◆ **INFORMATION SUPPLIED**:
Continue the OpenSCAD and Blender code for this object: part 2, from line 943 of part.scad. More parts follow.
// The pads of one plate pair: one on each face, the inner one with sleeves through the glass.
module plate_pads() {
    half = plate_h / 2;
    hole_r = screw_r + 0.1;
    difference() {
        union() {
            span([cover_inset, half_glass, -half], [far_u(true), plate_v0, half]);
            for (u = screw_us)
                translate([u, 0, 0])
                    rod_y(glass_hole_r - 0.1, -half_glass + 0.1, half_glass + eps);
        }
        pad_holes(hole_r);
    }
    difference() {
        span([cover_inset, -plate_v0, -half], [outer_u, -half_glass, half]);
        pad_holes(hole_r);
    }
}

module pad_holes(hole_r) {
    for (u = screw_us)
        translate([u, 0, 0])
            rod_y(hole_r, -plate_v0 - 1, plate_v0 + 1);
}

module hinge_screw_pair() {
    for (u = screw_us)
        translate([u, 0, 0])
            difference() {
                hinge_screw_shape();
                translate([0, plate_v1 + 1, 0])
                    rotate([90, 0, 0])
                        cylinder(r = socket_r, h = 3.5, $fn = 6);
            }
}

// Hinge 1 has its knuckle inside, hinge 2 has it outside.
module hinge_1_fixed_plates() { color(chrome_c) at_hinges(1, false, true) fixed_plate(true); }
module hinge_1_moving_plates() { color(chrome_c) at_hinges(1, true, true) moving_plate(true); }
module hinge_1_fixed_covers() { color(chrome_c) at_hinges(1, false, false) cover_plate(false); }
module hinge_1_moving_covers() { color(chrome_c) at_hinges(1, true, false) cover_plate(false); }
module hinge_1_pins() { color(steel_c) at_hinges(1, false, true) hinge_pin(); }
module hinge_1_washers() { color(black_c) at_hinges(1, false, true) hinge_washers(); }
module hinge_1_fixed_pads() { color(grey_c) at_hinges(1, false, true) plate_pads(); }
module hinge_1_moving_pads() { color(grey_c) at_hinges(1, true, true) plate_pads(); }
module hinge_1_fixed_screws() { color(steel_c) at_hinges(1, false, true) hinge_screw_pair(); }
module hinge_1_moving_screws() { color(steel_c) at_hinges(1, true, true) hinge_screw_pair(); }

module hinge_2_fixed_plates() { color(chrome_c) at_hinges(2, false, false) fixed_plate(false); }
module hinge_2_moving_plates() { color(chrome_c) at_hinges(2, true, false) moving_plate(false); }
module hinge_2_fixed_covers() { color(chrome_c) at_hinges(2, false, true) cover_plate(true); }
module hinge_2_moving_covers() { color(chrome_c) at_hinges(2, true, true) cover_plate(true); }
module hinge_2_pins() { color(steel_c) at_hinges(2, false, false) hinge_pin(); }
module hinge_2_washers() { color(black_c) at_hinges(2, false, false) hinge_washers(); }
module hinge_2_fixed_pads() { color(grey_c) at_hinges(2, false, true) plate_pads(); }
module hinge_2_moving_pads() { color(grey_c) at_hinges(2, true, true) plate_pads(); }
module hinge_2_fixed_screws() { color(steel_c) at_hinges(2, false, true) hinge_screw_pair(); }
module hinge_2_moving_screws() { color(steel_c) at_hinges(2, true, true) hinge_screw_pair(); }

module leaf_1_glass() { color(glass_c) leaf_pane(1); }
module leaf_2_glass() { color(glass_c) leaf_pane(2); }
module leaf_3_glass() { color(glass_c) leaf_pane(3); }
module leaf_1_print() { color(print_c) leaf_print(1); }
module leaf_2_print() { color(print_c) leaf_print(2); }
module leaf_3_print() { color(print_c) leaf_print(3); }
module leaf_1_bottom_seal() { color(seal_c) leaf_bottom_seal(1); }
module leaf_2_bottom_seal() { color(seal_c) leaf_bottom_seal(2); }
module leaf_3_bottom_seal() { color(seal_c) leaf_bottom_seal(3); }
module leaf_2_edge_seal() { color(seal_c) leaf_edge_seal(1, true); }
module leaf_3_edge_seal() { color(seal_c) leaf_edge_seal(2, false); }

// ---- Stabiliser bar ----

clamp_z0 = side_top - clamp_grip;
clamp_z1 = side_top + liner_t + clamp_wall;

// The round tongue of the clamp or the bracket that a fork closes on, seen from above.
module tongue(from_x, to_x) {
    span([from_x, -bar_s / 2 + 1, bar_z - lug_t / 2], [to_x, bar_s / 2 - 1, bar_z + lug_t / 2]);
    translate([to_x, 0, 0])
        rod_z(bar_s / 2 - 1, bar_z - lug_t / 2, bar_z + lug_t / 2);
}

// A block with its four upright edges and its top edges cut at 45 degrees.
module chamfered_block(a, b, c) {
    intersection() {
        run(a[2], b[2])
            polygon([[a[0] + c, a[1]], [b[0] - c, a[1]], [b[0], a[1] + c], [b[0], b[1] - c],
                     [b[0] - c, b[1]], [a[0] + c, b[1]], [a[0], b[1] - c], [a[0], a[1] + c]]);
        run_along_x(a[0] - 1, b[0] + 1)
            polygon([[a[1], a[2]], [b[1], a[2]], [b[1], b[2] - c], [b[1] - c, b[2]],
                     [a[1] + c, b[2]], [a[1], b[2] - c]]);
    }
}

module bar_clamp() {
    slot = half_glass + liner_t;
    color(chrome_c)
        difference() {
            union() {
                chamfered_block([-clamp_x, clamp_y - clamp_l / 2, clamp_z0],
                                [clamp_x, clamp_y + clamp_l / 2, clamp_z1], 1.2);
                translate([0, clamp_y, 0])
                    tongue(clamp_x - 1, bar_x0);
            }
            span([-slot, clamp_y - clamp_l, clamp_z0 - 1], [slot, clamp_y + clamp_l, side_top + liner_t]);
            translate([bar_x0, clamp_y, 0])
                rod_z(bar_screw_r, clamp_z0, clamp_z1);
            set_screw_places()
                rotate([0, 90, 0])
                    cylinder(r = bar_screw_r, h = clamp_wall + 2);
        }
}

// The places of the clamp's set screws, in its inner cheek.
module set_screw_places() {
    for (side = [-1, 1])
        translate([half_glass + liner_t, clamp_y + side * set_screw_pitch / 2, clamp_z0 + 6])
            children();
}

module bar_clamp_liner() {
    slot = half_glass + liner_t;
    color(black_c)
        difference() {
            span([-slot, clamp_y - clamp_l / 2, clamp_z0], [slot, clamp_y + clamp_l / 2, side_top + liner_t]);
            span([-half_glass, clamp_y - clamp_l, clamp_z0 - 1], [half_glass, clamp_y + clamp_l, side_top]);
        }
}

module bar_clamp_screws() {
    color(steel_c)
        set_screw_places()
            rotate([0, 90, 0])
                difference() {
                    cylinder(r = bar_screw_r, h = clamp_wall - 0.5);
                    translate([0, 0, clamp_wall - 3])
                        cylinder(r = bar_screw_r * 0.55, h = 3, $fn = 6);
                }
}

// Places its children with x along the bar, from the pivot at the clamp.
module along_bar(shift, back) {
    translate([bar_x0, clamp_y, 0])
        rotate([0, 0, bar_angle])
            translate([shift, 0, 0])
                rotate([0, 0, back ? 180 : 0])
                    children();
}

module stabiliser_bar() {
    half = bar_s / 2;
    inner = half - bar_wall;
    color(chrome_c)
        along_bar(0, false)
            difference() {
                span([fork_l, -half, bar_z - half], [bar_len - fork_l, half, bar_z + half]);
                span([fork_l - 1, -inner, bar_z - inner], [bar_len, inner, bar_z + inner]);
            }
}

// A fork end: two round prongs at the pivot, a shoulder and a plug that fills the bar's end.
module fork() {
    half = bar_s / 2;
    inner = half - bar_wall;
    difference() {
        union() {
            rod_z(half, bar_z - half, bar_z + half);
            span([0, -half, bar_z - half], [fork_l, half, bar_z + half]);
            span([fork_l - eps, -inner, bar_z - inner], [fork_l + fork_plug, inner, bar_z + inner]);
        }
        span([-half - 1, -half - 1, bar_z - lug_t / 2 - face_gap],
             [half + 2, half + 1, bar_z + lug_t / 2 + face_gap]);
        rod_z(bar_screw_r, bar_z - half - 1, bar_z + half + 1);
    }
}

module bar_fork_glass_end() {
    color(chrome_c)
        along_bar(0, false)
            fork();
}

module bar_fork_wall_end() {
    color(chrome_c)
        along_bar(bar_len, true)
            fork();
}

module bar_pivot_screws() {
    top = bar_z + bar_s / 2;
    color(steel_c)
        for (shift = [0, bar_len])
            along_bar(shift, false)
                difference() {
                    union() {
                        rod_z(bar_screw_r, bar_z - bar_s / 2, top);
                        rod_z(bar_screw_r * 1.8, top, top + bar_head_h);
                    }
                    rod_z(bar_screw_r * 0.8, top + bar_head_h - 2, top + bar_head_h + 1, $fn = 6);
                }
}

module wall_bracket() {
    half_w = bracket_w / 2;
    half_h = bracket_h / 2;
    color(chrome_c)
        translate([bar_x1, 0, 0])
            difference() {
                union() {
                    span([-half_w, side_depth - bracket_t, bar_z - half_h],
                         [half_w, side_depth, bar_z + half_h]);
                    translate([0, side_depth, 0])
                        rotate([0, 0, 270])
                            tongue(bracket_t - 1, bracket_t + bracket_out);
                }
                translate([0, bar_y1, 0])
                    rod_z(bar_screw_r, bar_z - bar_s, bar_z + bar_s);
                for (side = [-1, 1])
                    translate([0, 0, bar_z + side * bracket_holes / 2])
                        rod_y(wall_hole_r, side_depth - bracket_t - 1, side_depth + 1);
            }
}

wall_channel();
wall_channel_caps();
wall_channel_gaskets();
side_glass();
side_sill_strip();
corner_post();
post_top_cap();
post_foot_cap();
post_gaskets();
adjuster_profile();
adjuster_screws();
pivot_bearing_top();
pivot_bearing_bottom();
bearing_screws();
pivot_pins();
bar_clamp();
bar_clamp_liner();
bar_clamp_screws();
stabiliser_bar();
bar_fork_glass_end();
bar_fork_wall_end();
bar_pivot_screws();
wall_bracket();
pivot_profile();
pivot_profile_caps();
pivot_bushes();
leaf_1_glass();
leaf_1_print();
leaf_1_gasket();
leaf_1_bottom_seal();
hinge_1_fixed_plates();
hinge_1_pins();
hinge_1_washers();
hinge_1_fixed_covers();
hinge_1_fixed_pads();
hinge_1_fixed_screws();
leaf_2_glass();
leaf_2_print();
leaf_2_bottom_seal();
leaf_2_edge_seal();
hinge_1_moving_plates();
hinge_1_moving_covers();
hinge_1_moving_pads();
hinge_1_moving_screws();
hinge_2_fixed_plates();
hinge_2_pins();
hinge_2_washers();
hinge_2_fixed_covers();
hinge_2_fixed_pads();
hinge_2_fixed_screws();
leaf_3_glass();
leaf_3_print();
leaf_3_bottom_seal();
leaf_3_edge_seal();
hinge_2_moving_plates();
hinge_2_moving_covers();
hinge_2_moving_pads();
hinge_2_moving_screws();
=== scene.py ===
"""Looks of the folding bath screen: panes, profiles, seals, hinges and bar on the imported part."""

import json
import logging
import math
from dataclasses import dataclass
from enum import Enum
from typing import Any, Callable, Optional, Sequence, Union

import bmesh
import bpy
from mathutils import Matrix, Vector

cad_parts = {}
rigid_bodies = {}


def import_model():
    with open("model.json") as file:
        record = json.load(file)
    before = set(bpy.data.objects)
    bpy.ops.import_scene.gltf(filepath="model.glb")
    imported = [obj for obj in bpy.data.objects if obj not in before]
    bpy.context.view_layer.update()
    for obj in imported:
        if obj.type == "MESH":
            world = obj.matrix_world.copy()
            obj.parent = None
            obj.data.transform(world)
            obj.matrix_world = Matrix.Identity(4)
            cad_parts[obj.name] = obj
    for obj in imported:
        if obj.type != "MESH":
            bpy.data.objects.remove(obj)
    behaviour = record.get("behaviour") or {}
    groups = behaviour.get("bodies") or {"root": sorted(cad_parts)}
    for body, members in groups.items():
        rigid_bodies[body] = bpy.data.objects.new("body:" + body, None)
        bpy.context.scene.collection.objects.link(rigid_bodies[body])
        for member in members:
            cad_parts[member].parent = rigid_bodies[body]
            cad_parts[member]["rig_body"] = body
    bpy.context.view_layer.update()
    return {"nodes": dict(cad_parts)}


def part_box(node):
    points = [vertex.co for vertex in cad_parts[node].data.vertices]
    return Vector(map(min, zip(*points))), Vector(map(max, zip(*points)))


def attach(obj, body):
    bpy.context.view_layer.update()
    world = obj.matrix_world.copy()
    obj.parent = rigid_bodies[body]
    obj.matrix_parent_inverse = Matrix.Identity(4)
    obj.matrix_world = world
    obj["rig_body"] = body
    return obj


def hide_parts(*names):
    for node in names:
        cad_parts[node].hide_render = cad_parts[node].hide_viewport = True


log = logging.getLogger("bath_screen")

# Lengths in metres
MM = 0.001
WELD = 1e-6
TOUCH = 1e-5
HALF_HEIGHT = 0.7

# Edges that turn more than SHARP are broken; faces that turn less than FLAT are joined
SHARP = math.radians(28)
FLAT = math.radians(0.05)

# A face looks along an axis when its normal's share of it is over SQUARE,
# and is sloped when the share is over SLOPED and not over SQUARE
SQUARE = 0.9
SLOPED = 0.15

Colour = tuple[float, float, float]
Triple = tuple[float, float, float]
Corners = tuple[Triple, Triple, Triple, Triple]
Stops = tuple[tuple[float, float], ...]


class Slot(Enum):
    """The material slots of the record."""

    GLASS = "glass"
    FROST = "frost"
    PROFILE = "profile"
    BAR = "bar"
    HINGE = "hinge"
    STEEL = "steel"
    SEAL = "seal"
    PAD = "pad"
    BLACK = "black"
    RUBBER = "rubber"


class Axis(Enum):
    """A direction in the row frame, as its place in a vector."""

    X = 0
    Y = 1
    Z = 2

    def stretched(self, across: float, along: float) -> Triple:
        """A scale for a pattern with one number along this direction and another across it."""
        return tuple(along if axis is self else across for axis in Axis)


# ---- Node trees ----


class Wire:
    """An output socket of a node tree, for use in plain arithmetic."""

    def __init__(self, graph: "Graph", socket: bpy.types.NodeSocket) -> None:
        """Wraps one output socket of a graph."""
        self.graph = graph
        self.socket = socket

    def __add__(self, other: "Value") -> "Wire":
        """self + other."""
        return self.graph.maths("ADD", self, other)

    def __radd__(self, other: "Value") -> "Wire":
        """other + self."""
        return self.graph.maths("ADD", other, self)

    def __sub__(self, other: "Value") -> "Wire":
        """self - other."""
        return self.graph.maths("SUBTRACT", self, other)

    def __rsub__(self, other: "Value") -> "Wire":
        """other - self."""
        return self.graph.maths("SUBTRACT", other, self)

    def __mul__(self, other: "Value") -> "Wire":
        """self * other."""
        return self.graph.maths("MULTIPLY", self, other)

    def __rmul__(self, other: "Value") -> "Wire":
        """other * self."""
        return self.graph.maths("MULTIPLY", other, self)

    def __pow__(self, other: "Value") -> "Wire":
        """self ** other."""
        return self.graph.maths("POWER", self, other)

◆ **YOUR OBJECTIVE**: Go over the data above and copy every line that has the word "return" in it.

◆ **REPLY TO THE TASK**:
    return {"nodes": dict(cad_parts)}
    return Vector(map(min, zip(*points))), Vector(map(max, zip(*points)))
    return obj
        return tuple(along if axis is self else across for axis in Axis)
        return self.graph.maths("ADD", self, other)
        return self.graph.maths("ADD", other, self)
        return self.graph.maths("SUBTRACT", self, other)
        return self.graph.maths("SUBTRACT", other, self)
        return self.graph.maths("MULTIPLY", self, other)
        return self.graph.maths("MULTIPLY", other, self)
        return self.graph.maths("POWER", self, other)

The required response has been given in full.